The training begins with familiar modules, no brakes and no gears to get us focused on the correct line and build up our concentration, after which we progress to two gears and light brakes, all the while repeating the mantra ‘smoothly, evenly, constantly’. We all know that a motorcycle works best when given smooth inputs but it’s surprising how jerky we really are. Smoothly, evenly and constantly makes sure you use the physics of a motorcycle to extract the best from it. Turn-in on a closed throttle (always on a closed throttle, on the gas the bike will want to push straight); crack open the throttle (not whack it open upsetting the suspension) which brings weight transfer into play and opens up the suspension so that it is now operating in its sweet spot; and then open up the throttle in a consistent and deliberate manner to transfer weight to the rear-wheel to get better drive. The opening up of the suspension benefits you in two ways: it gives you more ground clearance which means more cornering lean and the suspension now has more travel to ride the bumps without transferring it to the chassis.
“For the brain, speed is danger, running pace is the fastest it is programmed for”
The next lesson is letting the bike work for you and that means letting go of your death grip. We all do it. Grip the handlebars with all our might, gripping even harder when the ’bars start to move. Wrong! We are messing with the bike! Through a corner, as the bike rides over bumps, the wheelbase as well as the geometry is constantly changing as the suspension moves up and down and when the handlebars move that’s the bike’s in-built countersteer coming into play to account for the geometry changes. It takes time to build the trust to let the ’bars move, I admit that, and the coach flapping his arms in front of me kept reminding me to stay loose on the bike. One firm push on the inside handlebar – countersteer basically – and then relax.

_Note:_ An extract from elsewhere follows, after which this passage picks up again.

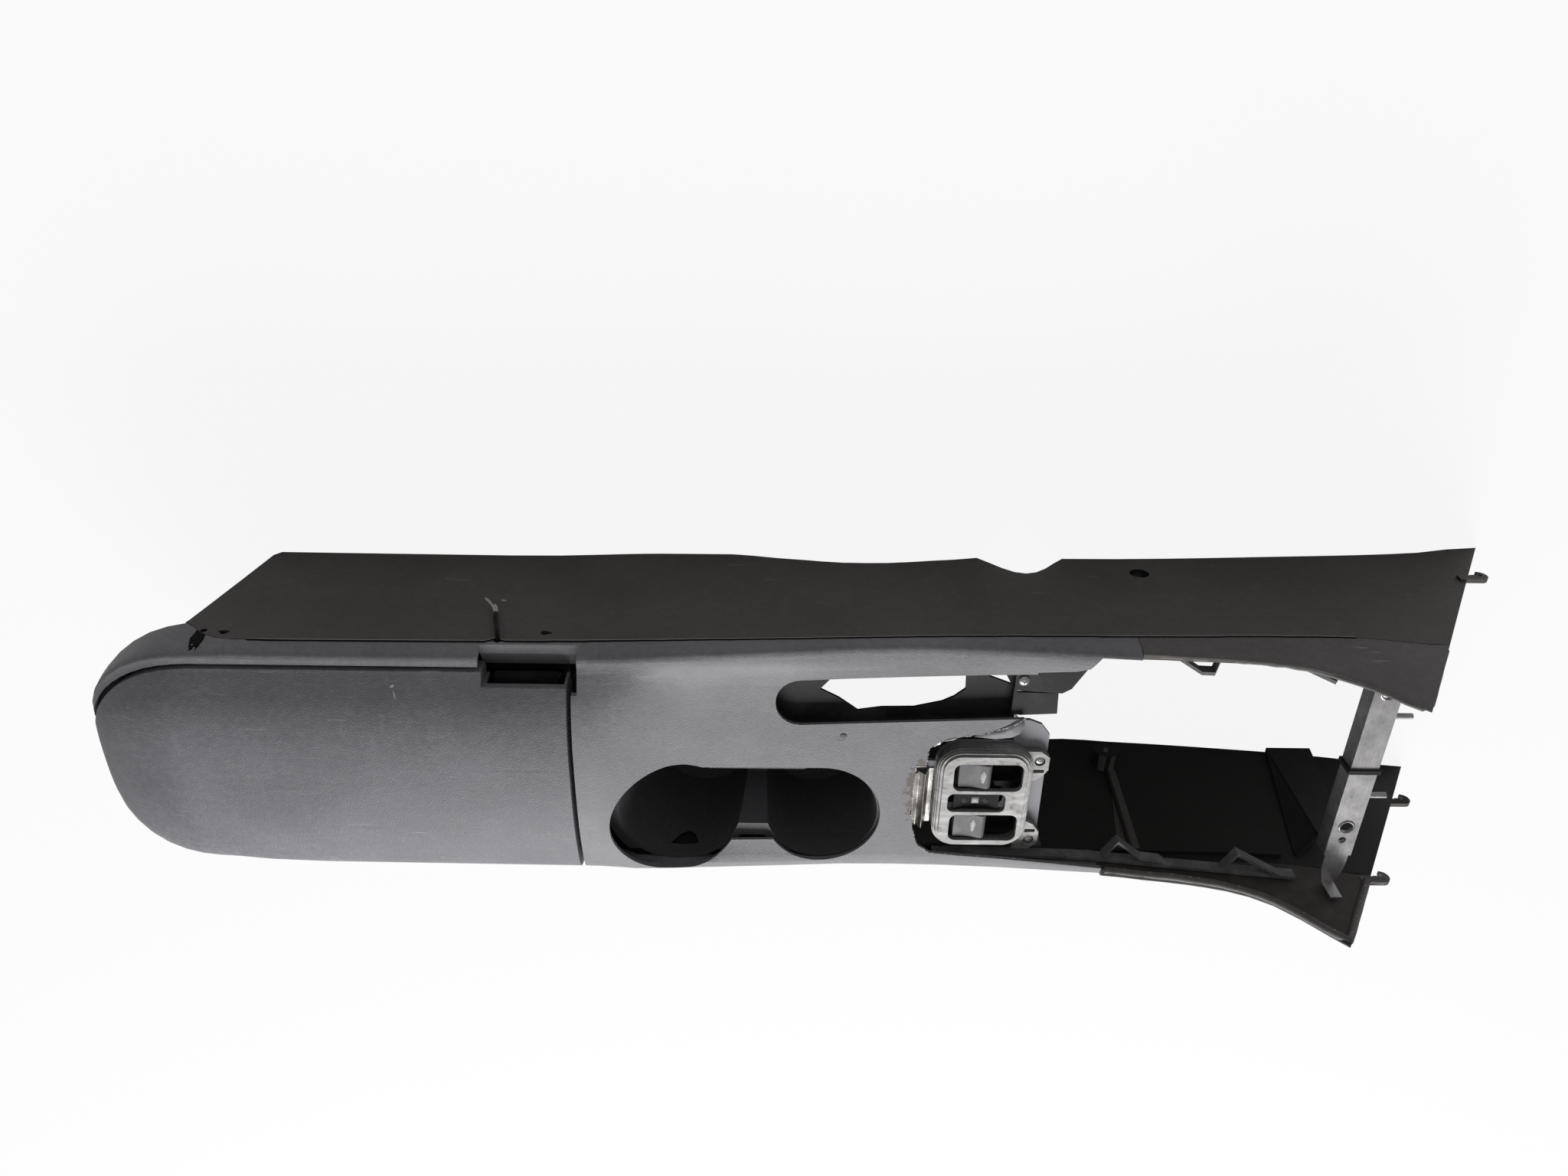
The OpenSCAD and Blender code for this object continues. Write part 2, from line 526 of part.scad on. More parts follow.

So how do you grip the bike? That’s what your outside leg is for. The inside knee slider is hunting for the apex and you lock yourself on the bike by pushing your outside knee into the tank recess. Here you need strength in your thighs and (after market) storm grips help immensely because the leather around the knees and the smooth tank always find it difficult to generate grip. It also demands you sort out your body position – my outside knee was always pointed uselessly at the sky and that’s where the coach comes in, constantly reminding me to focus on what the knee is doing.
“And then we focus on the quick turn”
At 100kmph you’re travelling 27 metres every second. If you take 3 seconds to turn the bike into the corner you’ve travelled 81 metres from turn-in to apex. If you quick-turn in 1 second you’ve shaved 51 metres off this phase. What have you done? Tightened your line so you can now use a late turn-in point which means you’ve been on the throttle for that fraction longer on the straight. The full-lean, closed-throttle phase is also reduced so you can pick up the bike earlier and get to full throttle earlier. Technique works wonders in all kinds of corners including the switchbacks, like the entry onto the bridge at the back end of the MMRT, where you can go from full lean on the left to full lean on the right over a shorter distance.
I can’t say I’ve mastered the quick turn but I’ve finally got the hang of it. And credit for that must also go to the RR 310 that does not do anything funny allowing me to try out all these techniques without spooking myself. It also forgives your mistakes – too hot into a corner, too high a gear, brake a tad too late – it wags a finger but doesn’t spit you out of the saddle.
“Next goal? More track time!”
At the end of three days the biggest takeaway wasn’t the quick turn though – it was vision. We all know about target fixation, we also know to look where we want to go. To this add, we need to look as far ahead as possible. Our eyes, they’re conditioned to look for danger, like a bear charging down at us. For the brain, speed is danger, running pace is the fastest it is programmed for. To go faster on a motorcycle we need to calm our brain down and the trick is to look far ahead as possible. Everything becomes slower. Try it on the road, look down at the painted lines and it seems you’re going damn fast; shift your vision to the trees in the distance and it doesn’t seem that fast anymore. It’s all perspective. On the track this works by deliberately moving your head, the three-step as the coaches put it. As you get to the braking point your eyes are on the turn-in marker. Before the actual turn-in you shift your focus to the apex while applying a deliberate head-turn motion and keeping the turn-in point in your peripheral vision. And then before hitting the apex you turn your neck and shift focus to the exit, also lifting your neck so you are looking far ahead and thus calming the inputs going to the brain. It’s not that complicated and a little practice does wonders. I didn’t need the RR 310’s lap timer to confirm that I’d become quicker, but crucially I was putting in less effort to ride faster. It all feels easier. My riding isn’t ragged and on edge. I’m not scaring myself. And of course, I know there is more pace – in both myself and the motorcycle.
Next goal? More track time! There’s no point in doing a riding school without putting in track time to apply all the lessons. And luckily for me there’s the RR 310 with the race kit that’s round the corner. Big shout out to Vidiem Racing for bringing the CSS to India and pioneering the concept of riding schools that have now mushroomed across the country. Thanks also to TVS Racing for the RR 310 and the support at the MMRT.